A similar dynamic applies to other aspects of Founderist doctrine, such as the classification of political power into three elemental types, legislative, executive, and judicial—which, as Harvey Mansfield can show you, has historical roots. Excited as we may be to spread the news of W. Wilson’s rejection of this theory, or his undermining of its constitutional authority in practice, we might want to pause and consider to whether, or in what manner, we ourselves believe in it, at least as a theory.

Most of Founderism’s opponents are too unschooled, and/or too dismissive of Straussianism, to raise such awkward questions, but they are ready at hand for those willing to undertake a bit of serious intellectual homework.

Like Richard Rorty but for different reasons, I’m grateful for our increasing intellectual attention to the progressives, and to the American developments of the 1880s-1930s era. But I worry about a conservative temptation to make progressivism the chief ideological opposite of sound Americanism, as kind of a post-1989 substitute for the very clear (and for a long time quite dangerous) ideological opposition of communism.

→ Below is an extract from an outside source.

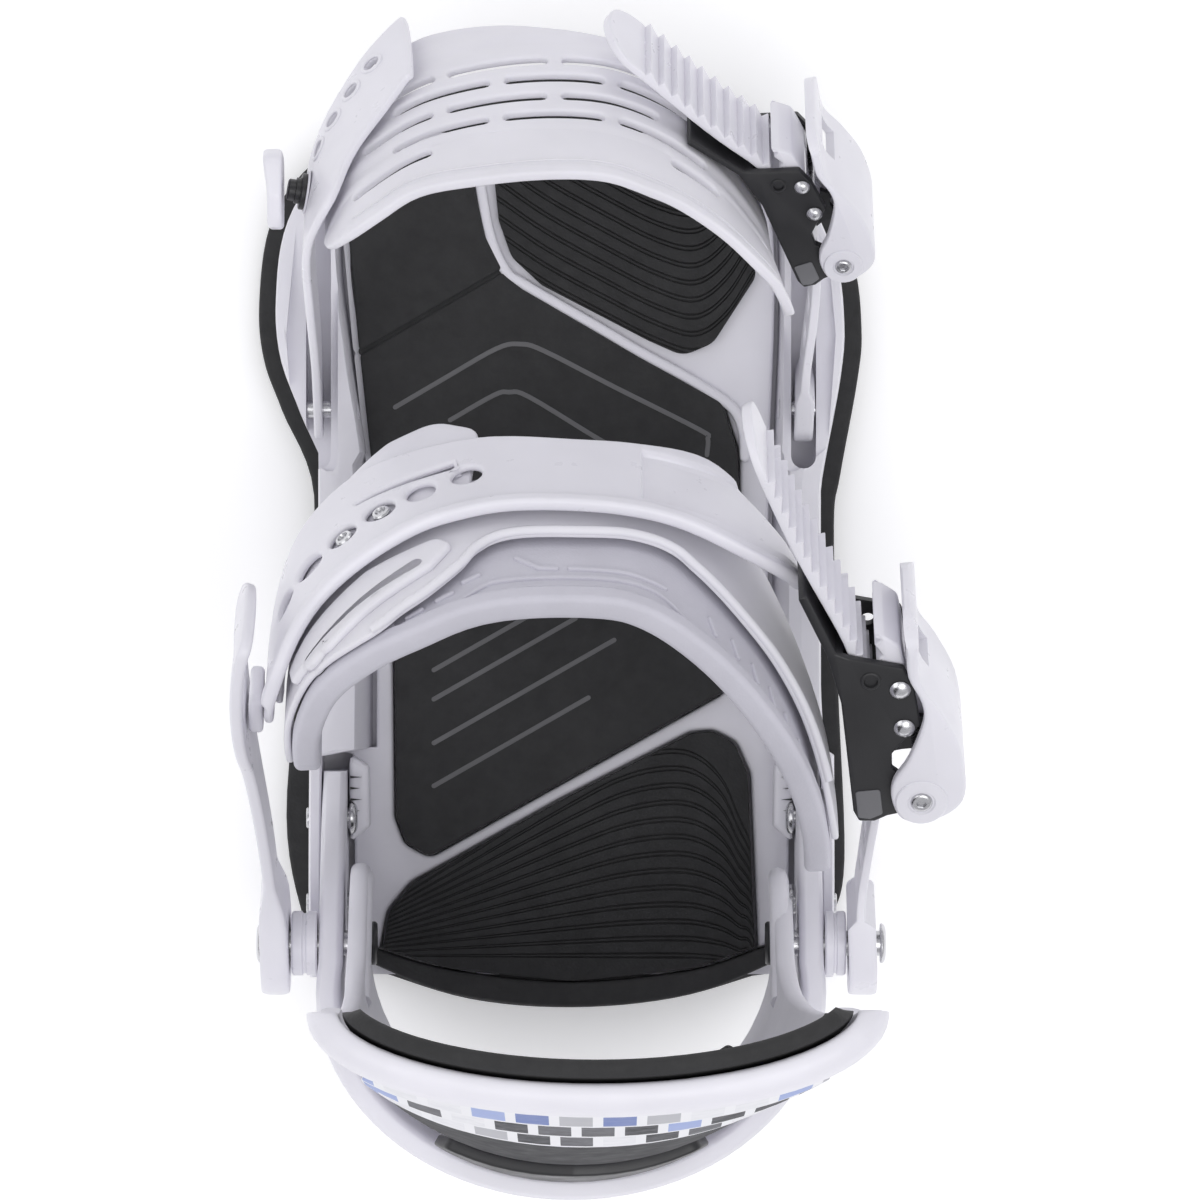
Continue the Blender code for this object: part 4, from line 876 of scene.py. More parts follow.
def make_highback():
    us = evenly(-100, 100, 4)[1:-1]
    left = [(-99, 40), (-100, 54), (-92, 64), (-78, 78), (-70, 94), (-67, 125), (-70, 152), (-82, 172),
            (-91, 184), (-80, 200), (-60, 212), (-30, 221), (0, 224)]
    right = [(30, 222), (60, 216), (80, 206), (92, 191), (84, 174), (71, 154), (67, 125), (70, 94),
             (78, 78), (88, 64), (91, 54), (88, 40)]
    low = [(74, 38), (62, 42), (40, 52), (0, 58), (-40, 52), (-62, 42), (-78, 38)]
    outline = catmull(left + right + low, 3, True)
    bores = [circle(side * 75.4, PIVOT_Z, 4.4, 24, 3.3) for side in (-1, 1)]
    rim = left[8:] + right[:4]

    def outer(u, z):
        # a rounded roll along the top edge stands out behind the shell
        near = to_line(rim, u, z) if z > 150 else 99
        return 2.4 * math.sqrt(max(0.0, 1 - ((near - 5) / 5.5) ** 2)) if near < 10.5 else 0.0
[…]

Communism’s 20th-century heyday in a way made it too easy for American conservative intellectuals: we could slide into a broad and Reaganesque belief in a more-unified than it really was “The West” and in a more-Morning-esque than it really was America. We could cast out Spengler-like thoughts as defeatist, and we could forget or dismiss as alien the progressive side of our American family.

Well, whatever happened, it’s time to move on. And I say the progressives v. natural rights dichotomy has a way of putting us back into certain pre-1989 mindsets that only serve to make us bitter and befuddled today.